Phil, Zed’s deceased elder coworker will appear to Zed in dreams making circuitous bicycle tracks around the symbolically subordinate Zed telling the self same bawdy jokes to which Zed was accustomed when Phil was alive. It is Phil who keeps Zed grounded in the dream stated reality of his former self until he keels off the bike just exactly as he had pitched over and into the elevator in his former life. The dreams then stop such that Zed’s waking dreams can possibly commence.
The performance itself is solid from the sympathetic and sincere portrayal of Zed by an equally apt Caleb Slavens, a most even keel Malcolm performed by Frederick Dawson in most comforting fashion, Linz played by a warm and earnest Deirdra Edwards, Pableu performed by a fiery and mellow dramatic Christopher Franciosa, Pam portrayed by a warmly terse Elizabeth Lande, to Pete played by a glib and appropriately unctuous Steve Keys, to Phil performed by an amusingly antagonistic James Schendel, the ensemble is cohesive and plays well off each other.

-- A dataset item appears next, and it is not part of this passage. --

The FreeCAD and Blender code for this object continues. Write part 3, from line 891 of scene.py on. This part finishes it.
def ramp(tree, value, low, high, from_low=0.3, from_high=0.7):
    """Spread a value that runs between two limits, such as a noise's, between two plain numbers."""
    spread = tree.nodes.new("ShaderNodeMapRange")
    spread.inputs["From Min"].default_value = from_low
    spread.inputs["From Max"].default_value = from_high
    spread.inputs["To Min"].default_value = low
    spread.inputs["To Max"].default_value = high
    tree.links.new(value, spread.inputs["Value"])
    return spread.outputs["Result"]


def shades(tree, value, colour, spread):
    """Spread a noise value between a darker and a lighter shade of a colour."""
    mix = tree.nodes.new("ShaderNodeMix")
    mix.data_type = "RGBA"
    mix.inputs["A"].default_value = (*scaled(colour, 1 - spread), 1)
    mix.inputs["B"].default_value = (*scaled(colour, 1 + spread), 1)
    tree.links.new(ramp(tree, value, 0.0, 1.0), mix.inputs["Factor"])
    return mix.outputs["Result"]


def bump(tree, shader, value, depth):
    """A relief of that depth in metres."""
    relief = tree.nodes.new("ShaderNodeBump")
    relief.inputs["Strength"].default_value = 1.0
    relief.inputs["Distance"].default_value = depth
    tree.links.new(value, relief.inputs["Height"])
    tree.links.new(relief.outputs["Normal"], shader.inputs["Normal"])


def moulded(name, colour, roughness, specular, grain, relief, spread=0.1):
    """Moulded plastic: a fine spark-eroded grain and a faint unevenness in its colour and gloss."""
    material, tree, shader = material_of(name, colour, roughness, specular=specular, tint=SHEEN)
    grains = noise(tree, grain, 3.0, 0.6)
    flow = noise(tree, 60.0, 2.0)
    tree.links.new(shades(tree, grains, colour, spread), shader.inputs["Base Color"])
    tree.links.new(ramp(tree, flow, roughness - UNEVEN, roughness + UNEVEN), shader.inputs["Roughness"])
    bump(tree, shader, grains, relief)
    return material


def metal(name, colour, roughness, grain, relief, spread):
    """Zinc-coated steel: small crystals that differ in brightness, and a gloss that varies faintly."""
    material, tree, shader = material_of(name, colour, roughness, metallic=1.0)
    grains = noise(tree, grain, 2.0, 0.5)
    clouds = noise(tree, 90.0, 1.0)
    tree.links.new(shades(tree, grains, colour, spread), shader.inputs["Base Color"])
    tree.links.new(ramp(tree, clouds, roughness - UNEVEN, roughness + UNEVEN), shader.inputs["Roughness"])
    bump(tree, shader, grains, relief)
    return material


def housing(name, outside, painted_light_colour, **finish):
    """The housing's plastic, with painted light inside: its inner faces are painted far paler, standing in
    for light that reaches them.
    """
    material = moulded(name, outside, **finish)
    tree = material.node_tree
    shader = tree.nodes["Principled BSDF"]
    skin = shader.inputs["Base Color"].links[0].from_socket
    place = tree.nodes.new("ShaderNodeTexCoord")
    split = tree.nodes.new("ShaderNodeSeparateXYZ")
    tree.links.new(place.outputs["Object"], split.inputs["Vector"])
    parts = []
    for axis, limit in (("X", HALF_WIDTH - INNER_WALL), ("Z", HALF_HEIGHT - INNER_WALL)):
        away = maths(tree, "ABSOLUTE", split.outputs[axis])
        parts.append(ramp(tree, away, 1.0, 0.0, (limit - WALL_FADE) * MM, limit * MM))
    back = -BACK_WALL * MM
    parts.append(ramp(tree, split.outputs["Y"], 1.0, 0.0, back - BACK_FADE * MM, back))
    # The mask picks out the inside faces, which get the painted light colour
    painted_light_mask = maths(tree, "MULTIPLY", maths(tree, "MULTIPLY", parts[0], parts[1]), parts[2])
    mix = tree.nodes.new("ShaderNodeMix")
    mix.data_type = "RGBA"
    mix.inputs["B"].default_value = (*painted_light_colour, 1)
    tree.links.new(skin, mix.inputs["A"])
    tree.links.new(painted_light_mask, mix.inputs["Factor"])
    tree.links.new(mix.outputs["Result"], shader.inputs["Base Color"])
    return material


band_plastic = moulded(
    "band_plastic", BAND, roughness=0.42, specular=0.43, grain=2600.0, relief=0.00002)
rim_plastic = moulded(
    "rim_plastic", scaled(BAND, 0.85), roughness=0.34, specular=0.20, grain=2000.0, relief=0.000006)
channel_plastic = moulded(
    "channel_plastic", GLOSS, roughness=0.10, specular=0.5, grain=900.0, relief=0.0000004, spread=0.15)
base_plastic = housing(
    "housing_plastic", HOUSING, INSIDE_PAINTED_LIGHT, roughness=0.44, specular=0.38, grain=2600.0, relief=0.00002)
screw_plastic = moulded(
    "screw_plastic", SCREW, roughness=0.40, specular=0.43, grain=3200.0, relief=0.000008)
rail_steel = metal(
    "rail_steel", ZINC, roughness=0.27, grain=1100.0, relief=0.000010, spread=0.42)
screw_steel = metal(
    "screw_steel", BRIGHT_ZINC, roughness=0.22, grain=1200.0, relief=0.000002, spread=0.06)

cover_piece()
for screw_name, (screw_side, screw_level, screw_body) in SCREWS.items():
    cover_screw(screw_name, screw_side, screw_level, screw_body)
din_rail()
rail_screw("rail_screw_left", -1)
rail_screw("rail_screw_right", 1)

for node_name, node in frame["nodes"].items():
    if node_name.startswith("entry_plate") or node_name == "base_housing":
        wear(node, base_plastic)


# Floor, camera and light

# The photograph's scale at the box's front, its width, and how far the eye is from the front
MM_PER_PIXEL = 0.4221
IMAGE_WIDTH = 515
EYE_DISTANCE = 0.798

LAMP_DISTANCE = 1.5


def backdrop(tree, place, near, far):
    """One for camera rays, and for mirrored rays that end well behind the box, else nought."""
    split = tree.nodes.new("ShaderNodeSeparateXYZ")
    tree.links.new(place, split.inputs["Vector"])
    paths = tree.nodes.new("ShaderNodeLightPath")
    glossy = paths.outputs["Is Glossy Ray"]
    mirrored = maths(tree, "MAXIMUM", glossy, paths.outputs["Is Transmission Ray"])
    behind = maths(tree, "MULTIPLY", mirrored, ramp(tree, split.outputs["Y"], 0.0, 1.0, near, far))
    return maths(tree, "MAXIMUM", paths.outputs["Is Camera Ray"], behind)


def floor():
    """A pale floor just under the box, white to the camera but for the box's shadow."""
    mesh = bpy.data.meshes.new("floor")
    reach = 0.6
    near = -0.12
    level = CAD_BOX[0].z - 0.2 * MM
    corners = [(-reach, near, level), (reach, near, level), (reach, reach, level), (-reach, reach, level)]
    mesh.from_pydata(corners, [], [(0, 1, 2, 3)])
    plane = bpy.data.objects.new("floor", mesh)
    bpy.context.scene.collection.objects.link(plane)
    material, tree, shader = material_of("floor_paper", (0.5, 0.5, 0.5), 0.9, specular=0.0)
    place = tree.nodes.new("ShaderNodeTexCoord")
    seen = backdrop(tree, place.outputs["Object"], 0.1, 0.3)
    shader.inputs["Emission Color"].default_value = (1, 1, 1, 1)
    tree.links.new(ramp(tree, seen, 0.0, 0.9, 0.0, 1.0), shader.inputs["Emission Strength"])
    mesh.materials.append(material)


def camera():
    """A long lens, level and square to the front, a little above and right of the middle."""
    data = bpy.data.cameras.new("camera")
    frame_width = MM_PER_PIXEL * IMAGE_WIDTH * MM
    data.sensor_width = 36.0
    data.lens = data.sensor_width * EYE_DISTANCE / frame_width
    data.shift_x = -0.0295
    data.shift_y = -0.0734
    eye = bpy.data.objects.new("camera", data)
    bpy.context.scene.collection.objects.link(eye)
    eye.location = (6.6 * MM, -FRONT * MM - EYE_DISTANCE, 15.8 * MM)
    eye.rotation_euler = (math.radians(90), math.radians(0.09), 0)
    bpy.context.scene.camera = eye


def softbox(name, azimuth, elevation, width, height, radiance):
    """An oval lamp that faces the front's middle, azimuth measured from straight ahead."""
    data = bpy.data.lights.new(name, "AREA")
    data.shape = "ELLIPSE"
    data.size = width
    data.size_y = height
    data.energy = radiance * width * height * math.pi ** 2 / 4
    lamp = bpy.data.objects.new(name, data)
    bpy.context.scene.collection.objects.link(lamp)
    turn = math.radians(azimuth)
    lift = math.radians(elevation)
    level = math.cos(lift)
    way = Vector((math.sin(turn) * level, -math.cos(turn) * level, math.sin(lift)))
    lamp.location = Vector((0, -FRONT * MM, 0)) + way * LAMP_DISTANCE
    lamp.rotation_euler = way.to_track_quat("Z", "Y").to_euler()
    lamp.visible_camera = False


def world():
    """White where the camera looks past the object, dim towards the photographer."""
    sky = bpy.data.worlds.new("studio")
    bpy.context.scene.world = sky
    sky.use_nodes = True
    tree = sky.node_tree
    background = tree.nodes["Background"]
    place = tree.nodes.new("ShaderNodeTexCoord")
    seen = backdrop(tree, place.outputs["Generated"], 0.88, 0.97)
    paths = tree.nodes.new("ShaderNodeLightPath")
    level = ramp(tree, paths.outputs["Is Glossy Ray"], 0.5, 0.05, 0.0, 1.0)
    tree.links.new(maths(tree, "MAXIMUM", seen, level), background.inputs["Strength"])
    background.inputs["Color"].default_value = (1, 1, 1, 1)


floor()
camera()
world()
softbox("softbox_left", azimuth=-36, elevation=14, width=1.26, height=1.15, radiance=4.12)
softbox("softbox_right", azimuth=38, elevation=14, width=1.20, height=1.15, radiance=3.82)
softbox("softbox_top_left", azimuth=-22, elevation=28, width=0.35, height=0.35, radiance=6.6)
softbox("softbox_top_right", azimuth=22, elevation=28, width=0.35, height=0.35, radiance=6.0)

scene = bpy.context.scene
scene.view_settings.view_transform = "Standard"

One can no doubt credit the above to the direction of Stewart J. Zully. Sets by Jeff G. Rack are appropriately colored, proportioned and delicious–The Le Petit Gateau bakery in particular! Sound effects by Joseph “Sloe” Slawinski are beautifully organic. Never once have I stumbled upon bird and insect noises that so aptly emulated the sounds emanating from my parent’s backyard in Massachusetts. The bird calls alone are certainly NOT for the birds! And costume design by Michele Young is everything from functional, to fun, to festive!
The play as written, is a nice, entertaining light comedic romp. All the same, I would have liked to have seen more texture and levels. The character of Malcolm in particular I found to be most lacking in potential. He is present as something of a symbolic life coach or possibly even surrogate parent but I kept waiting for some sort of big reveal or something more philosophical to be imparted to the siblings about either their mother’s death, life, or what he might be to them other than what he was. The character of Phil could have been a little more prophetic and/or profound as well and a part of me was not even sure why he was in the script. Moreover, there was a bit of a lack of cohesion and economy in writing at certain points as there were too many discussions and incidents which did not seem to move the plot. At a certain point it is addressed that Zed’s name is also Tim. There is a back and forth discussion between Zed and Pam regarding this but I don’t remember coming away with anything major in the way of amusement and/or “aha moments” from this little bit of superfluous dialogue. Their TV remote also continually seems to have a mind of its own. Our first inkling is to assume that there is some sort of poltergeist afoot but nothing really much comes of that either, at least not in a way that was in any way poignant, singularly humorous, or exciting to this reviewer; all in all and in short, much too much minutia in the writing and not enough dramatic shape or arc. The writing itself is nice, of course but nothing to write home about.